After all the basic components have completed, creating googlenet is as simple as stacking up all of the layers, put the desired values from the paper and calling the Train() and Predict() functions of CNN class to evaluate outputs. When we are able to complete all refinements we need to make to, all the components developed in this project, training deep neural nets with mlpack will become effortless. There is also one variant of googlenet which uses batch normalization, that I plan to contribute to mlpack with the guidance of Marcus after GSoC 2016.

ToDo

The following things still need to be completed in order to achieve all the goals mentioned in our proposal: 1. Complete the edge boxes implementation. 2. Write rigorous tests for googlenet. 3. Minor improvements suggested by my mentors in the current Pull requests.

Acknowledgements

I want to thank the mlpack community for giving me this awesome opportunity to work with them on this amazing project over the summer.

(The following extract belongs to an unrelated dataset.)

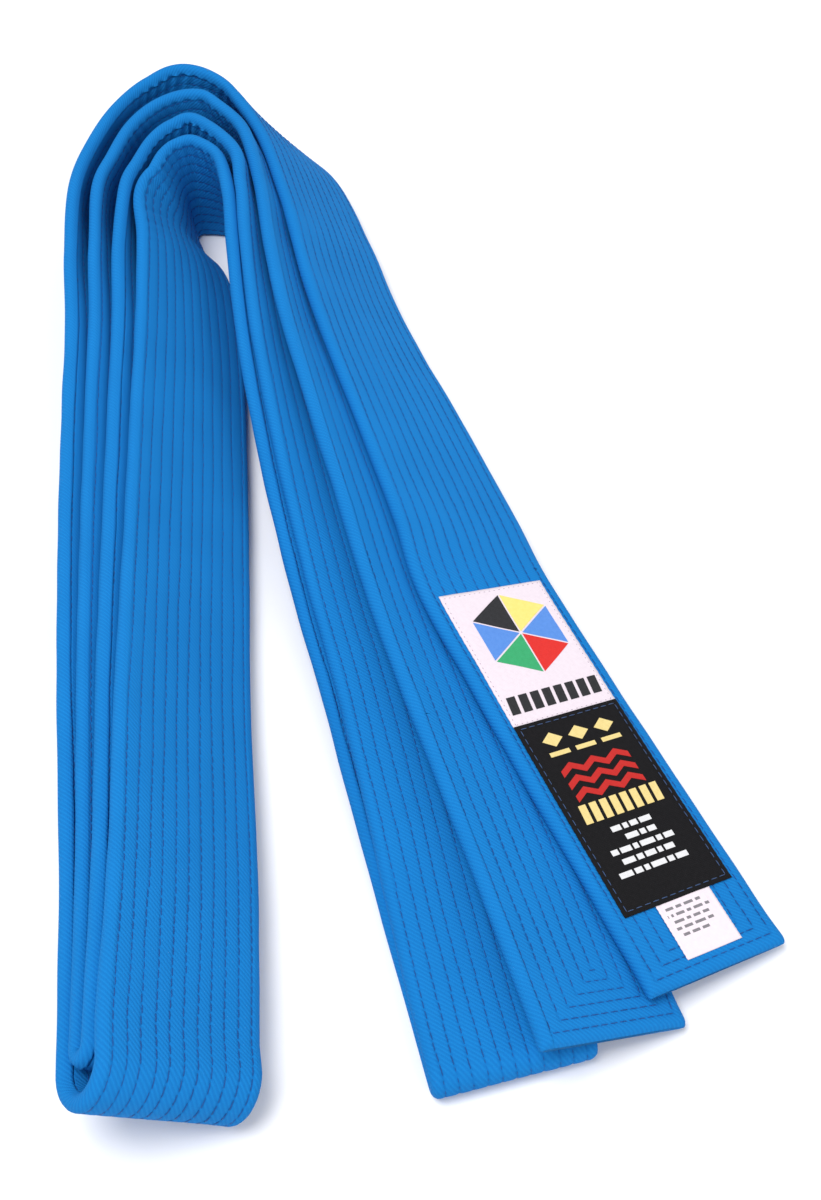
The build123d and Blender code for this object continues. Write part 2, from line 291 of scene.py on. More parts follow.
# ------------------------------------------------------------ seeded smooth noise
def waves(seed, count, longest, shortest, axes=1):
    rng = np.random.default_rng(seed)
    lengths = longest * (shortest / longest) ** rng.random(count)
    turns = rng.random(count) * 2 * math.pi
    phases = rng.random(count) * 2 * math.pi
    strengths = (lengths / longest) ** 0.5
    strengths /= np.sqrt(np.sum(strengths ** 2) / 2)
    if axes == 1:
        return lambda x: sum(
            s * np.sin(2 * math.pi * x / l + p)
            for s, l, p in zip(strengths, lengths, phases)
        )
    return lambda x, y: sum(
        s * np.sin(2 * math.pi * (x * math.cos(t) + y * math.sin(t)) / l + p)
        for s, l, t, p in zip(strengths, lengths, turns, phases)
    )


row_drift = [waves(20 + k, 5, 160, 25) for k in range(ROWS)]
puff = waves(3, 14, 46, 9, axes=2)
lip_drift = waves(5, 6, 60, 9)
pucker = waves(9, 5, 5.6, 4.2)
ROW_DRIFT = 0.1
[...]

I was welcomed right from the first day I joined the irc channel in the beginning of the student application period, when I wasn't even sure what project I wanted to apply to for GSoC 2016. Special Thanks to my mentors Marcus Edel and Tham Ngap Wei, for clearing all my doubts (sometimes even unrelated to the project :) ) with so much patience and simple explainations, and helping me with design and debugging of the project. I feel I have learnt a lot from them, and I really enjoy being part of the mlpack community. This was a great experience, Thank you very much!